- Peshkabad
- Coordinates: 27°10′28″N 60°17′54″E﻿ / ﻿27.17444°N 60.29833°E
- Country: Iran
- Province: Sistan and Baluchestan
- County: Bampur
- District: Kalatan
- Rural District: Bampur-e Gharbi

Population (2016)
- • Total: 2,815
- Time zone: UTC+3:30 (IRST)

= Peshkabad =

Village in Sistan and Baluchestan province, Iran

Peshkabad (پشك اباد) (Note: Also romanized as Peshkābād; also known as Beshekābād, Beskekābād, Jaʿfarābād, Pīshak Ābād, Pīshekābād, and Pīshokābād) is a village in Bampur-e Gharbi Rural District of Kalatan District, Bampur County, Sistan and Baluchestan province, Iran.

==Demographics==
===Population===
At the time of the 2006 National Census, the village's population was 2,588 in 495 households, when it was in the former Bampur District of Iranshahr County.
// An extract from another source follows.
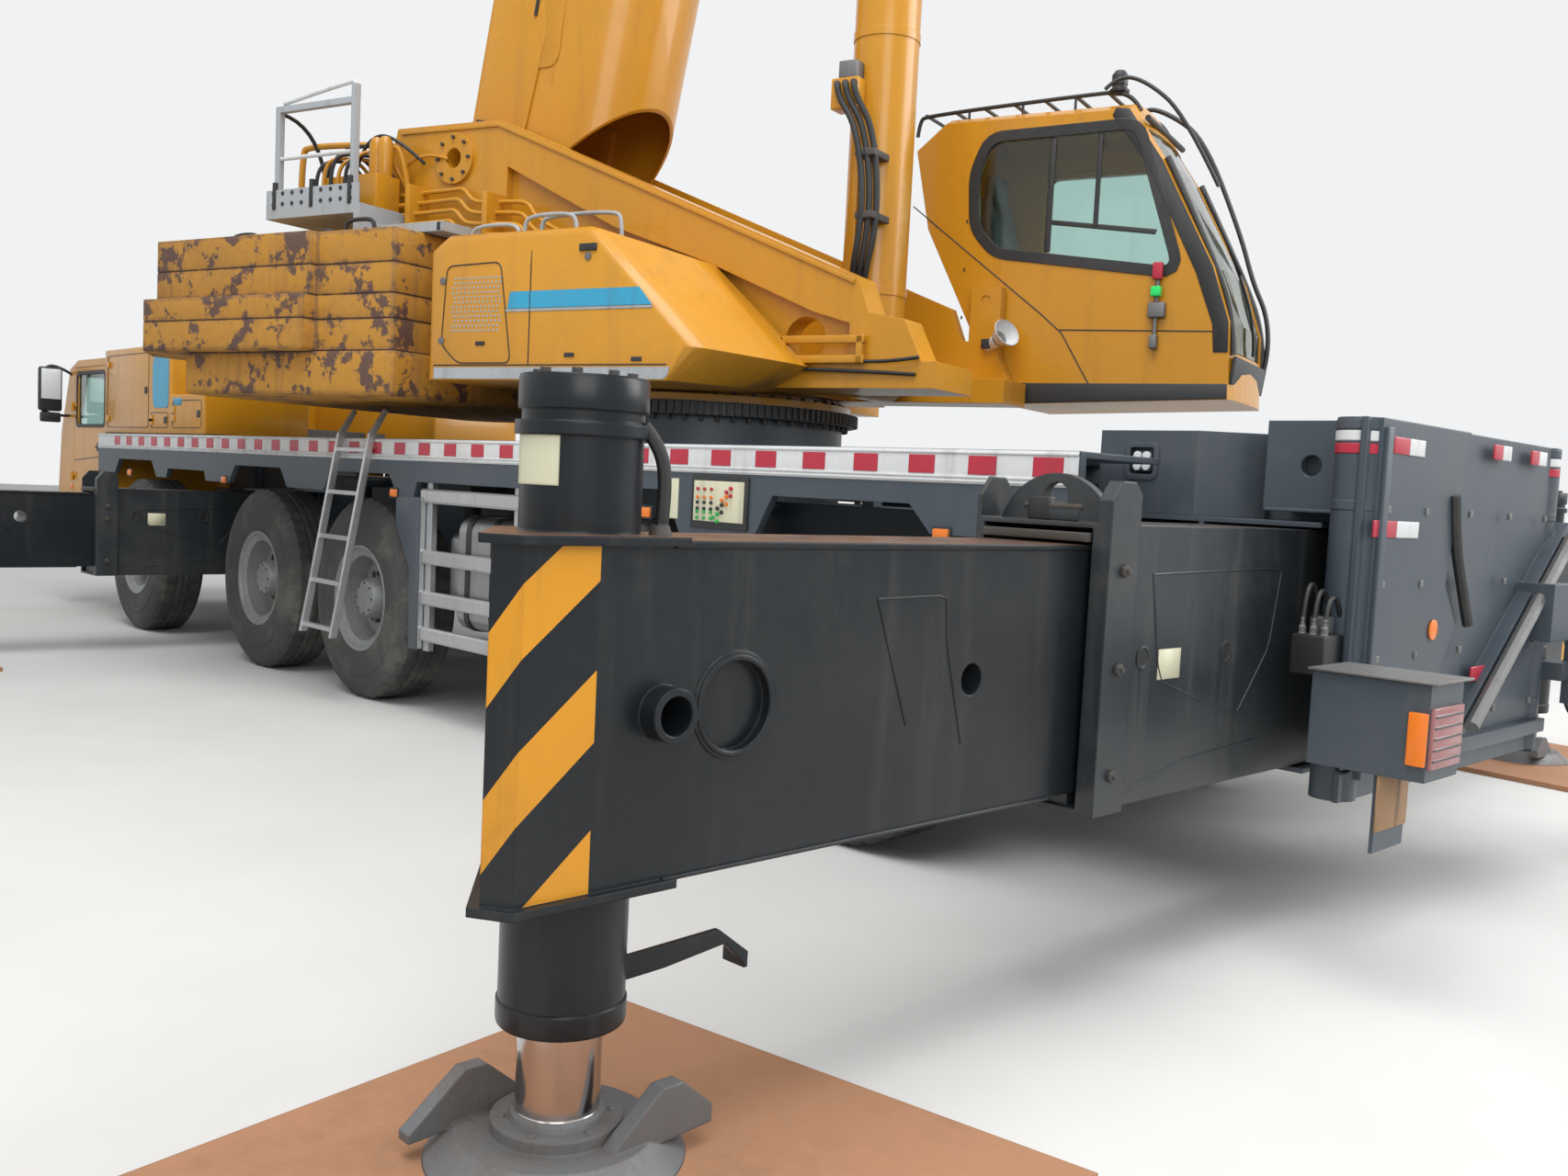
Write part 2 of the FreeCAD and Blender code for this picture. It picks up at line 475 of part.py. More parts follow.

The following census in 2011 counted 2,760 people in 611 households. The 2016 census measured the population of the village as 2,815 people in 686 households. It was the most populous village in its rural district.

In 2017, the district was separated from the county in the establishment of Bampur County, and the rural district was transferred to the new Kalatan District.